While this hasn’t changed anything about my state of mind at the moment, it’s almost helping me work on it more. During two rounds of exercise today, I was able to clear my mind and not think about the consuming thoughts of why a pretty boy didn’t reply to my text message (it’s sincerely heart breaking stuff, but it’s a real joy when your mind isn’t circling for answers 12 hours of the day).

I then did something a little crazy. A little something out of the ordinary. Something I always shame myself for not doing, and get angry that it’ll never occur and thus my dreams will never even be capable of coming true.
I wrote something that wasn’t a blog post. I wrote something that wasn’t a cheesy short story. And I didn’t type it on my computer.
I got out my beautiful leather bound notebook that I purchased while in Florence, something that I have written in approximately two times for a fear of making it’s insides hideous. But this time, I opened that notebook, grabbed myself a pencil and did what all the teachers have told me and just put that lead to the paper. I didn’t even think (well, I mean, I guess I was thinking at the time, but it honestly just flowed on out of me).

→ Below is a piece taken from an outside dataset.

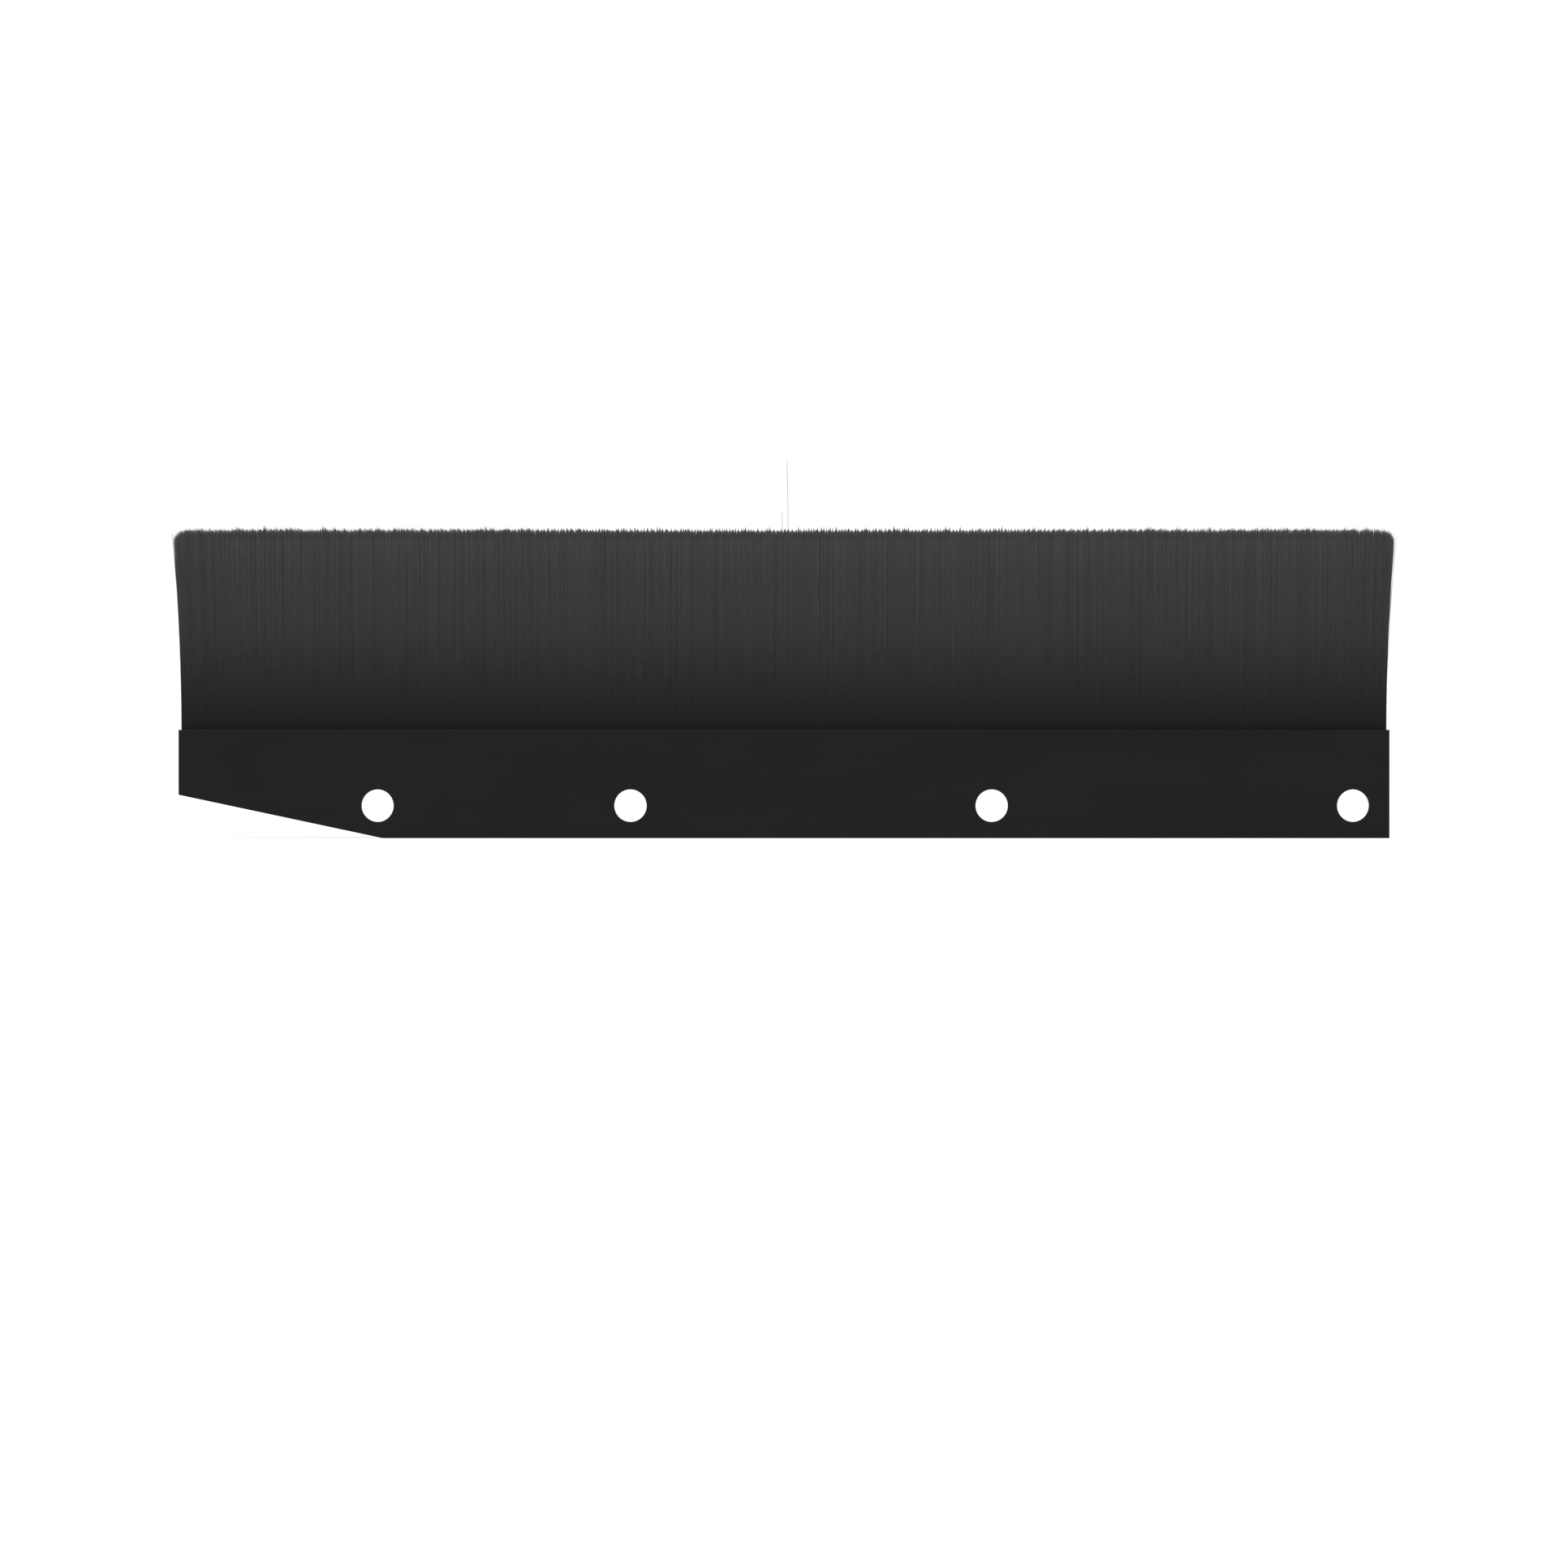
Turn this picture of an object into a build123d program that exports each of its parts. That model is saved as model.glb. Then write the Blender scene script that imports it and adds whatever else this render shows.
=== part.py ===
"""Strip brush: a drilled h-section rail that holds a metal-channel strip brush.

The rail is a black aluminium extrusion. Its flat flange bolts to a machine, and the slot behind the
flange's upper edge holds the strip: a folded steel channel that grips nylon filaments bent double
round a core wire. The free filaments are built as a row of bundles, each able to lean on its own.

Frame, in millimetres: X runs along the rail, Z points to the filament tips, and the flange's flat
mounting face is the plane Y = 0 with the rest of the rail behind it, at positive Y. The origin is on
the line of the bolt holes, halfway along the rail.
"""
import os
from math import cos, isclose, radians, sin, tan

from build123d import *

# ---- rail ------------------------------------------------------------------------------------
RAIL_LENGTH = 335.0
RAIL_HEIGHT = 30.0
HOLE_LINE_HEIGHT = 9.0  # bolt-hole line above the rail's lower edge
FLANGE_THICKNESS = 2.0
HOLDER_DEPTH = 9.0  # front face to the back of the slotted holder
HOLDER_HEIGHT = 12.0
SLOT_WIDTH = 5.2
SLOT_DEPTH = 10.0
LIP_HEIGHT = 1.0
LIP_REACH = 0.7  # how far each lip closes the slot's mouth
OUTER_CORNER_R = 0.3
FLANGE_ROOT_R = 0.8  # inside corner where the holder meets the flange

BEVEL_RISE = 12.0
BEVEL_ANGLE = 12.0  # degrees, measured from the lower edge

HOLE_DIAMETER = 9.0  # clearance for an M8 bolt
FIRST_HOLE_FROM_END = 55.0
HOLE_PITCHES = (70.0, 100.0, 100.0)

STAKE_DIAMETER = 2.4  # punch marks that lock the strip in the slot
STAKE_DEPTH = 0.8
STAKE_FROM_END = 8.0

# ---- strip in the slot -----------------------------------------------------------------------
STRIP_LENGTH = 334.6
STRIP_WIDTH = 5.0
STRIP_SHEET = 0.6
STRIP_CLEARANCE = 0.1  # under the strip and below the rail's lips
STRIP_CORNER_R = 1.6
STRIP_PINCH = 0.35  # how far each leg leans in at the top
STRIP_KNEE_DROP = 2.5  # where the legs start to lean, below their top edge
WIRE_DIAMETER = 1.6
WIRE_OVER_FLOOR = 1.0  # room for the filaments folded under the wire
PACK_GAP = 0.02  # between the filament pack and the metal round it
PACK_NECK = 2.7  # pack width where it leaves the strip

# ---- free filaments --------------------------------------------------------------------------
FILL_LENGTH = 334.2
FREE_LENGTH = 55.0  # rail's top edge to the trimmed tips
BUNDLE_COUNT = 23
BUNDLE_GAP = 0.3
HINGE_OVER_RAIL = 1.0
BASE_HALF_THICKNESS = 1.4
TIP_SPREAD = 3.0  # extra half thickness at the tips
TIP_SPREAD_POWER = 1.2
TIP_CORNER_R = 1.2
END_FLARE = 2.25  # how far the end filaments lean outwards
END_FLARE_POWER = 1.7
END_CORNER_R = 3.0
OUTLINE_STEPS = 6
BUNDLE_ROOT_CLEARANCE = 0.3

# ---- two filaments the trimmer missed ----------------------------------------------------------
FILAMENT_DIAMETER = 0.15
OVERLONG = {"overlong_filament_tall": (1.0, 20.2), "overlong_filament_short": (-0.45, 6.0)}

# ---- derived -----------------------------------------------------------------------------------
rail_bottom = -HOLE_LINE_HEIGHT
rail_top = rail_bottom + RAIL_HEIGHT
half_rail = RAIL_LENGTH / 2
slot_floor = rail_top - SLOT_DEPTH
slot_middle = FLANGE_THICKNESS + SLOT_WIDTH / 2
strip_bottom = slot_floor + STRIP_CLEARANCE
strip_top = rail_top - LIP_HEIGHT - STRIP_CLEARANCE
wire_height = strip_bottom + STRIP_SHEET + WIRE_OVER_FLOOR + WIRE_DIAMETER / 2
hinge_height = rail_top + HINGE_OVER_RAIL
tip_height = rail_top + FREE_LENGTH
bundle_pitch = FILL_LENGTH / BUNDLE_COUNT


def rectangle(y_low, z_low, width, height):
    """A rectangle in the rail's cross-section, given by its lower front corner."""
    corner = (Align.MIN, Align.MIN)
    return Pos(y_low, z_low) * Rectangle(width, height, align=corner)


def along_x(section, length):
    """Extrude a YZ cross-section equally to both sides of the rail's middle."""
    return extrude(Plane.YZ * section, length / 2, both=True)


def build_rail():
    flange = rectangle(0, rail_bottom, FLANGE_THICKNESS, RAIL_HEIGHT)
    holder = rectangle(0, rail_top - HOLDER_HEIGHT, HOLDER_DEPTH, HOLDER_HEIGHT)
    slot = rectangle(FLANGE_THICKNESS, slot_floor, SLOT_WIDTH, SLOT_DEPTH - LIP_HEIGHT)
    mouth = rectangle(
        FLANGE_THICKNESS + LIP_REACH, slot_floor, SLOT_WIDTH - 2 * LIP_REACH, SLOT_DEPTH
    )
    section = flange + holder - slot - mouth

    root = section.vertices().sort_by_distance((FLANGE_THICKNESS, rail_top - HOLDER_HEIGHT))[0]
    section = fillet(root, FLANGE_ROOT_R)
    outside = [
        v
        for v in section.vertices()
        if isclose(v.Y, rail_bottom) or min(abs(v.X), abs(v.X - HOLDER_DEPTH)) < OUTER_CORNER_R / 2
    ]
    section = fillet(outside, OUTER_CORNER_R)
    rail = along_x(section, RAIL_LENGTH)

    bevel_run = BEVEL_RISE / tan(radians(BEVEL_ANGLE))
    bevel = make_face(
        Polyline(
            (-half_rail, rail_bottom),
            (-half_rail + bevel_run, rail_bottom),
            (-half_rail, rail_bottom + BEVEL_RISE),
            close=True,
        )
    )
    rail -= extrude(Plane.XZ * bevel, HOLDER_DEPTH, both=True)

    hole_x = -half_rail + FIRST_HOLE_FROM_END
    for pitch in (*HOLE_PITCHES, 0):
        hole = Rot(X=90) * Cylinder(HOLE_DIAMETER / 2, HOLDER_DEPTH)
        rail -= Pos(hole_x, 0, 0) * hole
        hole_x += pitch

    stake_height = (slot_floor + rail_top) / 2
    on_top = (Align.CENTER, Align.CENTER, Align.MAX)
    pit = Rot(X=-90) * Cone(0, STAKE_DIAMETER / 2, STAKE_DEPTH, align=on_top)
    for side in (-1, 1):
        rail -= Pos(side * (half_rail - STAKE_FROM_END), HOLDER_DEPTH, stake_height) * pit
    return rail


def channel_outline(inset, top):
    """The folded channel's outline, moved inwards by inset and closed off at the height top."""
    half = STRIP_WIDTH / 2 - inset
    knee = strip_top - STRIP_KNEE_DROP
    lean = STRIP_PINCH * (top - knee) / STRIP_KNEE_DROP
    bottom = strip_bottom + inset
    outline = make_face(
        Polyline(
            (slot_middle - half, bottom),
            (slot_middle + half, bottom),
            (slot_middle + half, knee),
            (slot_middle + half - lean, top),
            (slot_middle - half + lean, top),
            (slot_middle - half, knee),
            close=True,
        )
    )
    floor_corners = [v for v in outline.vertices() if v.Y < knee]
    return fillet(floor_corners, STRIP_CORNER_R - inset)


def build_strip_channel():
    section = channel_outline(0, strip_top) - channel_outline(STRIP_SHEET, rail_top)
    return along_x(section, STRIP_LENGTH)


def build_core_wire():
    return along_x(Pos(slot_middle, wire_height) * Circle(WIRE_DIAMETER / 2), STRIP_LENGTH)


def build_fill_root():
    """The folded ends of the filaments, packed round the wire, with a trough the bundles lean in."""
    pack = channel_outline(STRIP_SHEET + PACK_GAP, strip_top)
    neck = rectangle(slot_middle - PACK_NECK / 2, strip_top, PACK_NECK, rail_top - strip_top)
    trough_r = BASE_HALF_THICKNESS + BUNDLE_ROOT_CLEARANCE
    trough = Pos(slot_middle, hinge_height) * Circle(trough_r)
    wire = Pos(slot_middle, wire_height) * Circle(WIRE_DIAMETER / 2 + PACK_GAP)
    return along_x(pack + neck - trough - wire, FILL_LENGTH)


def rounded_top(shoulder, outward, radius):
    """Three points of the quarter circle that turns a side, ending at its shoulder, into the top."""
    centre = shoulder[0] - outward * radius
    turn = radians(45)
    middle = (centre + outward * radius * cos(turn), shoulder[1] + radius * sin(turn))
    return shoulder, middle, (centre, shoulder[1] + radius)


def side_profile():
    """Section through the free filaments: a round heel on the hinge line, spreading to the tips."""
    rise = tip_height - TIP_CORNER_R - hinge_height

    def flank(side):
        points = []
        for step in range(OUTLINE_STEPS + 1):
            share = step / OUTLINE_STEPS
            half = BASE_HALF_THICKNESS + TIP_SPREAD * share**TIP_SPREAD_POWER
            points.append((slot_middle + side * half, hinge_height + rise * share))
        return points

    front, back = flank(-1), flank(1)
    heel = (slot_middle, hinge_height - BASE_HALF_THICKNESS)
    corners = [rounded_top(front[-1], -1, TIP_CORNER_R), rounded_top(back[-1], 1, TIP_CORNER_R)]
    outline = [
        Spline(*front),
        Spline(*back),
        ThreePointArc(front[0], heel, back[0]),
        *(ThreePointArc(*corner) for corner in corners),
        Line(corners[0][-1], corners[1][-1]),
    ]
    return make_face(outline)


def bundle_outline(left, right, left_is_end, right_is_end):
    """Front view of one bundle. A free end of the brush leans outwards and has a rounded top."""
    bottom = hinge_height - BASE_HALF_THICKNESS
    shoulder = tip_height - END_CORNER_R

    def side_edges(x, outward, is_end):
        if not is_end:
            return [Line((x, bottom), (x, tip_height))], (x, tip_height)
        points = []
        for step in range(OUTLINE_STEPS + 1):
            share = step / OUTLINE_STEPS
            lean = outward * END_FLARE * share**END_FLARE_POWER
            points.append((x + lean, rail_top + (shoulder - rail_top) * share))
        corner = rounded_top(points[-1], outward, END_CORNER_R)
        edges = [Line((x, bottom), points[0]), Spline(*points), ThreePointArc(*corner)]
        return edges, corner[-1]

    left_edges, left_tip = side_edges(left, -1, left_is_end)
    right_edges, right_tip = side_edges(right, 1, right_is_end)
    closing = [Line((left, bottom), (right, bottom)), Line(left_tip, right_tip)]
    return make_face(left_edges + right_edges + closing)


def build_bundles():
    profile = side_profile()
    bundles = {}
    for index in range(BUNDLE_COUNT):
        is_first, is_last = index == 0, index == BUNDLE_COUNT - 1
        left = -FILL_LENGTH / 2 + index * bundle_pitch + (0 if is_first else BUNDLE_GAP / 2)
        right = -FILL_LENGTH / 2 + (index + 1) * bundle_pitch - (0 if is_last else BUNDLE_GAP / 2)
        outline = bundle_outline(left, right, is_first, is_last)
        front_view = extrude(Plane.XZ * outline, RAIL_HEIGHT, both=True)
        bundles[f"bundle_{index + 1:02d}"] = front_view & along_x(profile, 2 * RAIL_LENGTH)
    return bundles


def build_overlong_filaments():
    filaments = {}
    for name, (x, length) in OVERLONG.items():
        stem = Cylinder(FILAMENT_DIAMETER / 2, length, align=(Align.CENTER, Align.CENTER, Align.MIN))
        filaments[name] = Pos(x, slot_middle, tip_height) * stem
    return filaments


nodes = {
    "rail": build_rail(),
    "strip_channel": build_strip_channel(),
    "core_wire": build_core_wire(),
    "fill_root": build_fill_root(),
    **build_bundles(),
    **build_overlong_filaments(),
}

os.makedirs("parts", exist_ok=True)
for name, solid in nodes.items():
    solid.label = name
    export_step(solid, f"parts/{name}.step")
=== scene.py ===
"""Strip brush on a drilled rail: filaments, materials, floor, light and camera round the CAD frame.

Everything is in metres in the frame of the CAD: X along the rail, Z towards the filament tips and
the rail's flat mounting face at Y = 0, looking towards negative Y.
"""

from math import pi, radians

import bpy
import numpy as np
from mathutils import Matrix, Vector


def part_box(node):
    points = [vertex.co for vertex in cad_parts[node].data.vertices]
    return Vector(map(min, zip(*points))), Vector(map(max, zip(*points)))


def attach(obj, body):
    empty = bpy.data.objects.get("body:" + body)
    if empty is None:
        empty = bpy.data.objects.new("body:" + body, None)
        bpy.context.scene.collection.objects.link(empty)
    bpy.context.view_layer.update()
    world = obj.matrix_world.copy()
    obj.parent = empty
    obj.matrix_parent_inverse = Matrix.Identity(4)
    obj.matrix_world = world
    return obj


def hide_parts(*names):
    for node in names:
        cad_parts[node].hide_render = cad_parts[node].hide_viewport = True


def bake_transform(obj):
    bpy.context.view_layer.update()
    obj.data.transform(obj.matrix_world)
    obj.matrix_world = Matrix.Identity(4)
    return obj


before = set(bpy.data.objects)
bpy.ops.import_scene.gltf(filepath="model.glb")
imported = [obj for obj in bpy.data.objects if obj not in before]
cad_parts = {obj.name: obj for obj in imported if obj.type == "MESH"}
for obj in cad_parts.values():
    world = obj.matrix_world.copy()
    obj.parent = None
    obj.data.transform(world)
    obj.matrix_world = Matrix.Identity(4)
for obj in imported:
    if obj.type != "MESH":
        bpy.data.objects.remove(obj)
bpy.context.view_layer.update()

MM = 0.001
HOLDER = "brush_holder"

# ---- places read from the frame ------------------------------------------------------------------
rail_low, rail_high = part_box("rail")
rail_top = rail_high.z
strip_low, strip_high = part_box("strip_channel")
wire_low, wire_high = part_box("core_wire")
fill_low, fill_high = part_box("fill_root")
slot_middle = (strip_low.y + strip_high.y) / 2
wire_centre = (wire_low.z + wire_high.z) / 2
wire_radius = (wire_high.z - wire_low.z) / 2
bundles = sorted(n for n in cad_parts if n.startswith("bundle_"))
middle_bundle = bundles[len(bundles) // 2]
tip_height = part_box(middle_bundle)[1].z
free_length = tip_height - rail_top

# ---- sizes of the filaments ----------------------------------------------------------------------
SEED = 20817
COLUMNS, ROWS = 100, 12  # filaments in a bundle, along and across the rail
SIDES = 4  # of the tube that a filament is made as
FILAMENT_RADIUS = 0.075 * MM
THINNEST, THICKEST = 0.93, 1.1  # share of that radius
SPIN = 0.15  # random turn of a tube about its own line
TIP_RADIUS = 0.016 * MM
TIP_POINT = 1.5 * MM  # length over which a worn tip tapers to its point
TIP_SHOULDER = 0.8  # share of the filament's radius left where the point begins
SHARES = (0.0, 0.12, 0.24, 0.36, 0.48, 0.62, 0.78)  # rings along the free length, below the point
SHADED_ABOVE = 3 * MM  # the shading's scale goes on this far above the trim line
UV_STRIPS = 64

# section of the brush
ROOT_DEPTH = 2.1 * MM  # how far below the rail's top edge the drawn filaments begin
ROOT_PINCH = 0.97  # thickness there, as a share of the thickness at the mouth
MOUTH_HALF = 1.45 * MM  # half thickness at the rail's top edge
SPREAD = 2.95 * MM  # extra half thickness at the tips
SPREAD_POWER = 1.2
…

I wrote a poem. And then I wrote another one. And now, wait for it… I liked it. I enjoyed writing something that doesn’t make sense, but it almost doesn’t have to (hey, it’s a literary device, I’ll do whatever the fuck I want, man). I can literally use some of my incoherent thoughts, transfer them into some analogies and metaphors (without realising I’m doing it) and it doesn’t have to be technical or make sense to the average eye. Interpret it how you will, and all the while, I’m releasing some serious aggression that would be inappropriate to take out on the average bystander.

I’m gonna keep doing this. And then you know what? Maybe you’ll even get some poetry to read.